Yes, this is the same Alan Greenspan who enabled Bush’s tax cuts with one of the most intellectually dishonest performances ever seen on Capitol Hill. (Yes, I know that’s saying a lot.) Greenspan, if you’ll recall, testified that the tax cuts were A Good Thing because otherwise there was the risk that the federal government would pay off all its debt and have to find a place to invest its spare money. That would then generate the further risk that the government, by owning equities, would wield undue influence over the economy. (No, dammit, I am not making this up!)

Even assuming arguendo that there was some real risk that the debt was going to be paid down to zero, and further assuming that for some reason taxes couldn’t be cut then, rather than now, Greenspan’s argument was hogwash. The government could buy some of the buildings it now leases. It could buy state debt. It could divide the surplus among the states on a per capita basis, replacing regressive state taxes. It could buy foreign sovereign debt. It could deposit money in banks (pro rata to their shares of private bank deposits) and let the banks do the lending. I still can’t imagine how Greenspan said it, or how the Senators on the Finance Committee listened to it, without giggling.

And now Greenspan wants to salvage his reputation? Improve his legacy? Too late.

As we have been discussing recently in these pages (e.g. the Larry Craig affair), the Republican party of today values loyalty above principle. Obviously that applies equally to Alan Greenspan.

  • Politics is not a bad profession. If you succeed there are many rewards; if you disgrace yourself you can always write a book. -Ronald Reagan (Source: The Quotable Politician)

  • Far too late for this guy who was a driving force behind unregulated capitalism protecting the wealthy and inherited elite at the expense of the middle class. I mis spoke, I was misinterpreted, I didn’t realize what I was saying, and now look at what you idiots have done. Greenspan knew exactly was he was saying and more the point…what he was ‘not’ saying. Rather than name calling and blaming his book perhaps should have been an apology for getting it wrong and not saying it right.

  • Interbubbular inhabitants pointing slippery, soapy fingers at the clueless inhabitants of other rainbow hued bubbles. Despicable, gutless toads.
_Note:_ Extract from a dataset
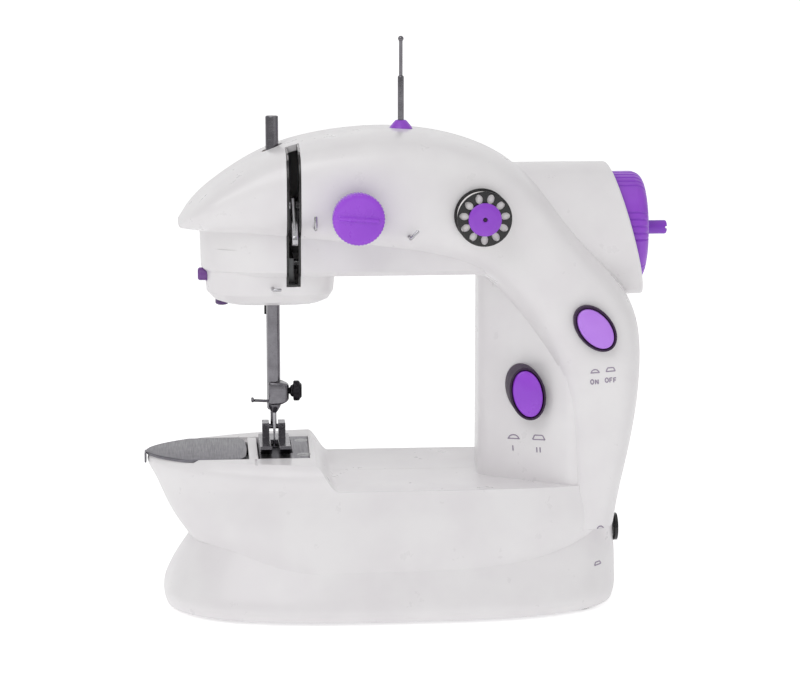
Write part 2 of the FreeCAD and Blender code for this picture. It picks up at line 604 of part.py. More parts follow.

  • This is just his “it’s not my fault” mea culpa. Quite frankly, we were all saying this while Bush was doing it. Nobody has ever slashed taxes for the ultra rich and then spent Federal money like a crazed weasel during a war except for Bush, and Alan endorsed it! So good luck with trying to re-write history because we all know Alan was one of the primary enablers of this suicidal fiscal policy we now enjoy.

    Follow the money – massive amounts of Federal bucks ended up in the pockets of Bush’s only real constituents – the ultra rich who bleed tax dollars from us all during times of war or flood and then want to “shrink the government down and drown it in a bathtub”. What we’re going through is nothing more than the biggest rip-off of middle class money to the ultra rich and Alan was behind much of it.

  • It is fairly interesting that Greenspan picked such an absurd argument to justify the taxcuts. He could have just gone with the standard “It’s good for the economy; taxcuts increase tax revenue” claptrap and have been done with it. I guess he had too much self-respect to go for that obviously bogus argument and instead preferred to acknowledge that tax revenues would go down, but to pretend that this is a good thing.

    And even as far as his argument goes, it makes no sense. Were it to have basis in reality, it would still make sense to cut taxes after we paid off the debt; not before. But again, he had his marching orders and did his best to find some way of making it happen. As for how anyone could listen to it without giggling, I’m thinking it was because their heads were too busy exploding from the whammy Greenspan had just laid on them. Besides, this was the Great Greenspan. Who could question him?

  • Hello. I consider myself a moderate liberal. I’m interested in seeing how this Greenspan book gets interpreted by the right wing. I was floored that Greenspan, someone I long admired, actually had some fairly good things to say about Bill Clinton, someone else I admire (for his leadership, not character). I have one question:

    If the big criticism here of Greenspan by conservatives is that he helped enable GW Bush by endorsing his tax cuts, and so therefore shares responsibility for Bush’s economic policies, then doesn’t that assume/imply that those tax cuts were bad?

    I thought conservatives believed that Bush’s tax cuts were good, not bad for the economy. What’s up?

  • How nice of The Great Greenspan to finally tell everyone that what we were yelling at him was right. Shorter Greenspan: Hey kids, you get to pay for my tax cut… SUCKAS!!!

    I’m pretty sure I know what the wingnut response will be: Greenspan is now senile. Nobody but a senile person could say anything good about the hated Clinton.

    I would also like to point out to any of the media morons who read this that Greenspan’s book now proves that the liberal economists (like Krugman) were RIGHT, and that in the future you might want to consider that when you go looking for “experts” and the usual “conservative” suspects offer their “expert advice”. You put them on TV to the detriment of us all, they have never been right, they only serve their political and economic goals, not ours.

    Who do you work for anyway?

  • Greenspin, the sack of desicated shit, was on 60 Minutes and said complimentary things about Billary, but then said he would still vote Republican in the next election.